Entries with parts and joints
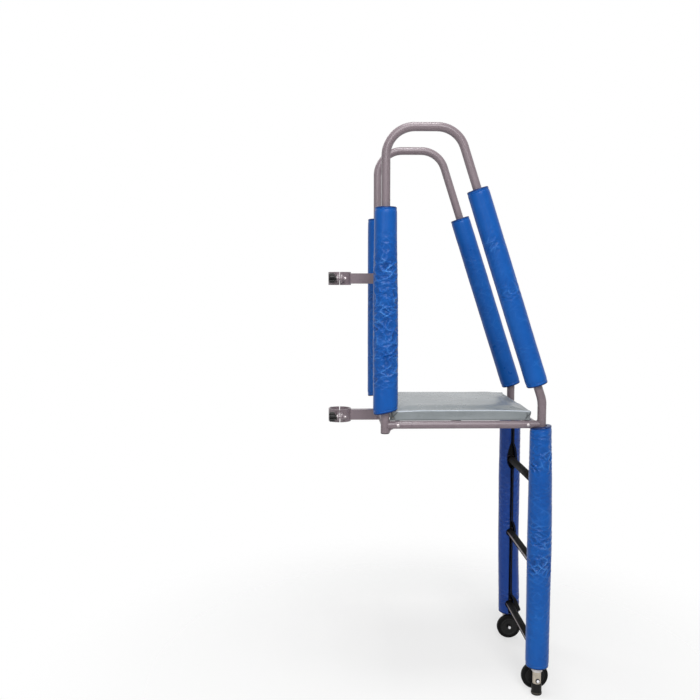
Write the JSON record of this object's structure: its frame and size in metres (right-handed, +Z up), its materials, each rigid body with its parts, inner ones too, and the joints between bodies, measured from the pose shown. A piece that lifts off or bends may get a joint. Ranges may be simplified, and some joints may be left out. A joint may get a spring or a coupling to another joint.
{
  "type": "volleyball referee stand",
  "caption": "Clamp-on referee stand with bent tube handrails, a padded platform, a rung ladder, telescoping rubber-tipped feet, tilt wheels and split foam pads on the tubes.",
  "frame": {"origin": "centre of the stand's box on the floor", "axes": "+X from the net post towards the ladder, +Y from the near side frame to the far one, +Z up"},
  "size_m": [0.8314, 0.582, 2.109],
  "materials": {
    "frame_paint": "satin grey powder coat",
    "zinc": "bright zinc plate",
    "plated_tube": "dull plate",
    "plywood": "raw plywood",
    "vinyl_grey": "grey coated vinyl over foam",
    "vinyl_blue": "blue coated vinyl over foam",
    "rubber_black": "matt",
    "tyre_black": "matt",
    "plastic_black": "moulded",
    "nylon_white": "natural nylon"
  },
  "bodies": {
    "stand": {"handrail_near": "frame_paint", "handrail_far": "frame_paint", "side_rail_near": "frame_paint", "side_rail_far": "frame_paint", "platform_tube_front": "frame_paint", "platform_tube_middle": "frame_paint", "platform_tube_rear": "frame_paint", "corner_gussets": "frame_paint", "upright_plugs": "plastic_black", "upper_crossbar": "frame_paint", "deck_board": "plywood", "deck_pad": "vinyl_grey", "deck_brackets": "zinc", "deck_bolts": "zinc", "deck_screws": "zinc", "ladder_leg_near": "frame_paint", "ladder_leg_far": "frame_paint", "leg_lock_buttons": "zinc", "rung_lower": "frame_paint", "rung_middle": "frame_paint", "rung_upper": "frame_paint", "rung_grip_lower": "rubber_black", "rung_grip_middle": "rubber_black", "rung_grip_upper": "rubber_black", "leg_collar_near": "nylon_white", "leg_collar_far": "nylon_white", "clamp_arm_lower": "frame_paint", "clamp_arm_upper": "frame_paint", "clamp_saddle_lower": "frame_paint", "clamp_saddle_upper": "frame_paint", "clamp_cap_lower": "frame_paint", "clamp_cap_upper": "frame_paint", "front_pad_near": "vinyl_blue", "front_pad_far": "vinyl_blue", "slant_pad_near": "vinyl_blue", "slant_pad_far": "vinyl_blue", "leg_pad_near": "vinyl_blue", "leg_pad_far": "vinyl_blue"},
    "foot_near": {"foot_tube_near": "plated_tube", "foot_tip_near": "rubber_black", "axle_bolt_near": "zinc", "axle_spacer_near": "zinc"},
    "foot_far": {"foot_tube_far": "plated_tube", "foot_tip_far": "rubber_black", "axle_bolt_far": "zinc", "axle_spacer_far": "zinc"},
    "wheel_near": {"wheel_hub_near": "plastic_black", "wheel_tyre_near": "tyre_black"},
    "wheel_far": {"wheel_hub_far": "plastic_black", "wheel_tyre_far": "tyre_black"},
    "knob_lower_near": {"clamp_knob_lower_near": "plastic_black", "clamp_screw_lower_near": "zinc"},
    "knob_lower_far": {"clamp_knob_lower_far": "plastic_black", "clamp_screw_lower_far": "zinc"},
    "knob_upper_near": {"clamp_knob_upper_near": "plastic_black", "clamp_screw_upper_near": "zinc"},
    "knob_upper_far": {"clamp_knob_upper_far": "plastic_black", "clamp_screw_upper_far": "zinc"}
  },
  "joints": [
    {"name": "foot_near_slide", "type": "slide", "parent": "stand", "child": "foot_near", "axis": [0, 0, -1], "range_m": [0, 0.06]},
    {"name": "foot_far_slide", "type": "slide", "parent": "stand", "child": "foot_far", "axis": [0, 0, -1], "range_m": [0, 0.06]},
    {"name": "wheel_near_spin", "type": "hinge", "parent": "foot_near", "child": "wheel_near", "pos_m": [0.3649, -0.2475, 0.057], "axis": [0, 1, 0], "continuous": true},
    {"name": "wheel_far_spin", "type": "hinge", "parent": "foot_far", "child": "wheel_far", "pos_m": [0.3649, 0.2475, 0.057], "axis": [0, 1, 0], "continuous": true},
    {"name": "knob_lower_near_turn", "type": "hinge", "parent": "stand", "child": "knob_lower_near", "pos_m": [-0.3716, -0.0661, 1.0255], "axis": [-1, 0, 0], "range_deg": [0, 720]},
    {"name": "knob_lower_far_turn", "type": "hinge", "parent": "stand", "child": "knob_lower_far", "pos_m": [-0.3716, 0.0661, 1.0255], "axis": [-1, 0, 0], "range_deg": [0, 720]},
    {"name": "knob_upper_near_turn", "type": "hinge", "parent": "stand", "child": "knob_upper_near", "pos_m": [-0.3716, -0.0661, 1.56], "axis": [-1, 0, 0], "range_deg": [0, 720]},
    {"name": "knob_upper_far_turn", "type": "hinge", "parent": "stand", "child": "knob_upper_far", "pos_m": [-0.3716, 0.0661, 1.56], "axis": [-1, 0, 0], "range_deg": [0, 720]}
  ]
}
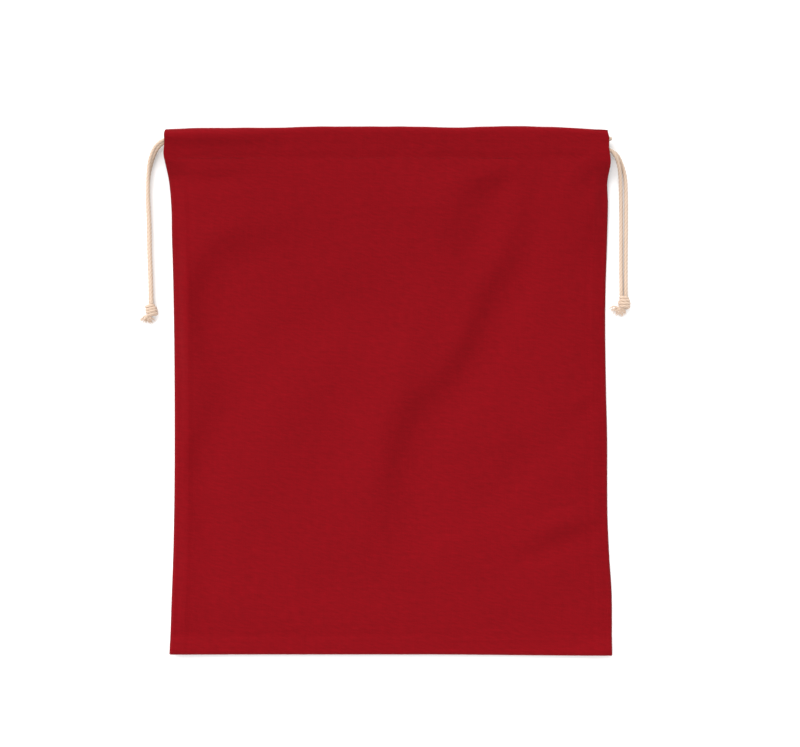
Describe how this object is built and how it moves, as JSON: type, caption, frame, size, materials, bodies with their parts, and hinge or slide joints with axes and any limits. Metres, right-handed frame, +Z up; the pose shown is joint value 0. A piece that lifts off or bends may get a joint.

- _Task description_: Extract each line from the listing above, please, and repeat it exactly.

- _Problem solution_:
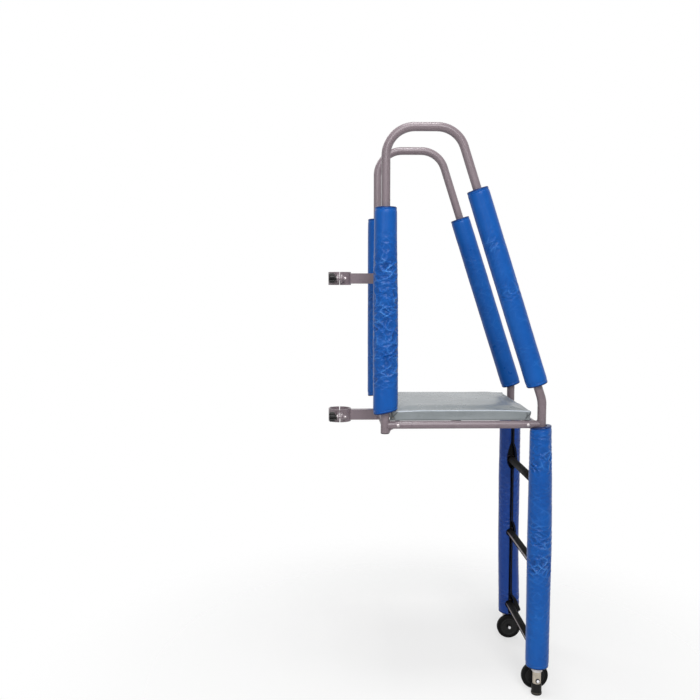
Write the JSON record of this object's structure: its frame and size in metres (right-handed, +Z up), its materials, each rigid body with its parts, inner ones too, and the joints between bodies, measured from the pose shown. A piece that lifts off or bends may get a joint. Ranges may be simplified, and some joints may be left out. A joint may get a spring or a coupling to another joint.
{
  "type": "volleyball referee stand",
  "caption": "Clamp-on referee stand with bent tube handrails, a padded platform, a rung ladder, telescoping rubber-tipped feet, tilt wheels and split foam pads on the tubes.",
  "frame": {"origin": "centre of the stand's box on the floor", "axes": "+X from the net post towards the ladder, +Y from the near side frame to the far one, +Z up"},
  "size_m": [0.8314, 0.582, 2.109],
  "materials": {
    "frame_paint": "satin grey powder coat",
    "zinc": "bright zinc plate",
    "plated_tube": "dull plate",
    "plywood": "raw plywood",
    "vinyl_grey": "grey coated vinyl over foam",
    "vinyl_blue": "blue coated vinyl over foam",
    "rubber_black": "matt",
    "tyre_black": "matt",
    "plastic_black": "moulded",
    "nylon_white": "natural nylon"
  },
  "bodies": {
    "stand": {"handrail_near": "frame_paint", "handrail_far": "frame_paint", "side_rail_near": "frame_paint", "side_rail_far": "frame_paint", "platform_tube_front": "frame_paint", "platform_tube_middle": "frame_paint", "platform_tube_rear": "frame_paint", "corner_gussets": "frame_paint", "upright_plugs": "plastic_black", "upper_crossbar": "frame_paint", "deck_board": "plywood", "deck_pad": "vinyl_grey", "deck_brackets": "zinc", "deck_bolts": "zinc", "deck_screws": "zinc", "ladder_leg_near": "frame_paint", "ladder_leg_far": "frame_paint", "leg_lock_buttons": "zinc", "rung_lower": "frame_paint", "rung_middle": "frame_paint", "rung_upper": "frame_paint", "rung_grip_lower": "rubber_black", "rung_grip_middle": "rubber_black", "rung_grip_upper": "rubber_black", "leg_collar_near": "nylon_white", "leg_collar_far": "nylon_white", "clamp_arm_lower": "frame_paint", "clamp_arm_upper": "frame_paint", "clamp_saddle_lower": "frame_paint", "clamp_saddle_upper": "frame_paint", "clamp_cap_lower": "frame_paint", "clamp_cap_upper": "frame_paint", "front_pad_near": "vinyl_blue", "front_pad_far": "vinyl_blue", "slant_pad_near": "vinyl_blue", "slant_pad_far": "vinyl_blue", "leg_pad_near": "vinyl_blue", "leg_pad_far": "vinyl_blue"},
    "foot_near": {"foot_tube_near": "plated_tube", "foot_tip_near": "rubber_black", "axle_bolt_near": "zinc", "axle_spacer_near": "zinc"},
    "foot_far": {"foot_tube_far": "plated_tube", "foot_tip_far": "rubber_black", "axle_bolt_far": "zinc", "axle_spacer_far": "zinc"},
    "wheel_near": {"wheel_hub_near": "plastic_black", "wheel_tyre_near": "tyre_black"},
    "wheel_far": {"wheel_hub_far": "plastic_black", "wheel_tyre_far": "tyre_black"},
    "knob_lower_near": {"clamp_knob_lower_near": "plastic_black", "clamp_screw_lower_near": "zinc"},
    "knob_lower_far": {"clamp_knob_lower_far": "plastic_black", "clamp_screw_lower_far": "zinc"},
    "knob_upper_near": {"clamp_knob_upper_near": "plastic_black", "clamp_screw_upper_near": "zinc"},
    "knob_upper_far": {"clamp_knob_upper_far": "plastic_black", "clamp_screw_upper_far": "zinc"}
  },
  "joints": [
    {"name": "foot_near_slide", "type": "slide", "parent": "stand", "child": "foot_near", "axis": [0, 0, -1], "range_m": [0, 0.06]},
    {"name": "foot_far_slide", "type": "slide", "parent": "stand", "child": "foot_far", "axis": [0, 0, -1], "range_m": [0, 0.06]},
    {"name": "wheel_near_spin", "type": "hinge", "parent": "foot_near", "child": "wheel_near", "pos_m": [0.3649, -0.2475, 0.057], "axis": [0, 1, 0], "continuous": true},
    {"name": "wheel_far_spin", "type": "hinge", "parent": "foot_far", "child": "wheel_far", "pos_m": [0.3649, 0.2475, 0.057], "axis": [0, 1, 0], "continuous": true},
    {"name": "knob_lower_near_turn", "type": "hinge", "parent": "stand", "child": "knob_lower_near", "pos_m": [-0.3716, -0.0661, 1.0255], "axis": [-1, 0, 0], "range_deg": [0, 720]},
    {"name": "knob_lower_far_turn", "type": "hinge", "parent": "stand", "child": "knob_lower_far", "pos_m": [-0.3716, 0.0661, 1.0255], "axis": [-1, 0, 0], "range_deg": [0, 720]},
    {"name": "knob_upper_near_turn", "type": "hinge", "parent": "stand", "child": "knob_upper_near", "pos_m": [-0.3716, -0.0661, 1.56], "axis": [-1, 0, 0], "range_deg": [0, 720]},
    {"name": "knob_upper_far_turn", "type": "hinge", "parent": "stand", "child": "knob_upper_far", "pos_m": [-0.3716, 0.0661, 1.56], "axis": [-1, 0, 0], "range_deg": [0, 720]}
  ]
}
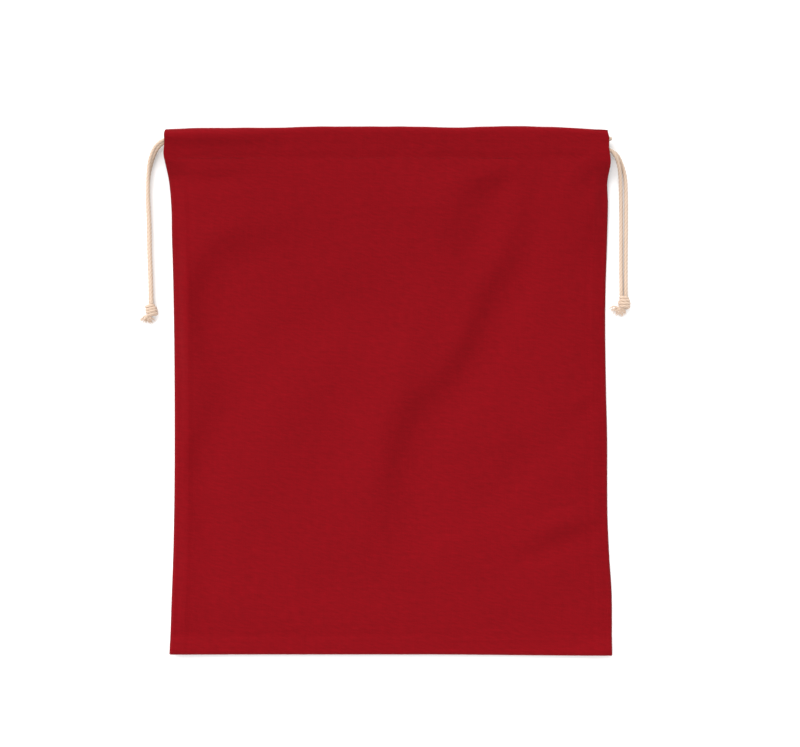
Describe how this object is built and how it moves, as JSON: type, caption, frame, size, materials, bodies with their parts, and hinge or slide joints with axes and any limits. Metres, right-handed frame, +Z up; the pose shown is joint value 0. A piece that lifts off or bends may get a joint.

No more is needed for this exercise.